What is the first meal you remember?

That's a good question. I remember the cheese toast I would have for breakfast when I was really young. Thick slices of cheddar on toast. It was really good, actually. Maybe that's more of a food than a meal.  I also remember the first raw food type meal I had in a little cafe in High Springs, Florida. It's near a Hare Krishna community so there is a surprising amount of vegetarian food nearby. It was this shaved cabbage salad with cashews and nutritional yeast, which doesn't sound that exciting, but it blew my mind and stuck with me forever. I was probably 15. 

 Last best meal you had out?

Lunch at MTN with my family, or our last date night ever at Shima which closed. Such a loss to the neighborhood. 

Last best meal you had in? 

I've been kind of nailing it at home with my little series Quarantine Kitchen. Loving everything I've posted, but if I had to pick one thing it would be these cassava flour tortillas that I made and topped with mashed beans, radishes and cilantro. Was honestly so good! 

Please share a favorite recipe.

This is a recipe that includes two recipes, and is on the theme of comfort food in Quarantine. I feel like most people like chicken salad, and while I'm not a chicken salad connoisseur this is absolutely delicious, satisfying and is made from pantry staples.
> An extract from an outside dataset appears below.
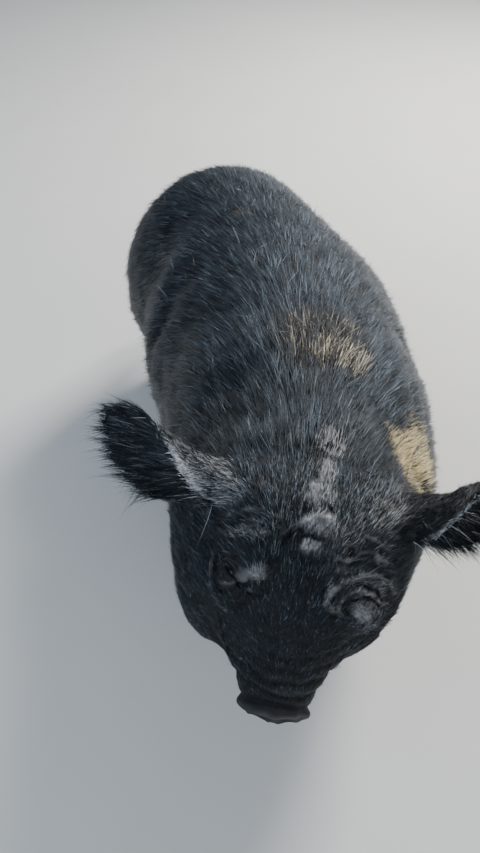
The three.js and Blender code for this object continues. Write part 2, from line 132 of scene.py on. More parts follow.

Jackfruit "Chicken" Salad 

This is a recipe that includes two recipes, and is on the theme on comfort food in Quarantine. I feel like most people like chicken salad, and while I'm not a chicken salad connoisseur this is absolutely so delicious, satisfying, and is made from pantry staples.

First step was the cashew cream which is always a hit. You can actually make it with any nut to mix it up, and it tastes delicious. 

  • 1 cup cashews, pumpkin, or sunflower seeds - (soaked over night preferably, but not required) 
  • 1 clove garlic 
  • 1 teaspoon sea salt
  • 1 tablespoon nutritional yeast
  • 2 tablespoons lemon juice

All ingredients blended with 1 -1 1/2 cups water until smooth.  This sauce is delicious, and can be served on pasta, pizza, with beans, on toast, basically anything.

  • 1 can jackfruit, rinsed and drain.
  • Lightly sautéed just to remove water from canning.
  • I sauteed with 1 clove of garlic for good measure. 
  • 1 cup of cashew cream (above) 
  • 1 cup chopped celery 
  • 2 tablespoons Dijon (I used Dark Horse
  • 1-2 tablespoons apple cider vinegar

Mix all ingredients together, and salt and pepper to taste. Serve with crackers, good bread, or in romaine leaves. Lasts about 4 days in the refrigerator.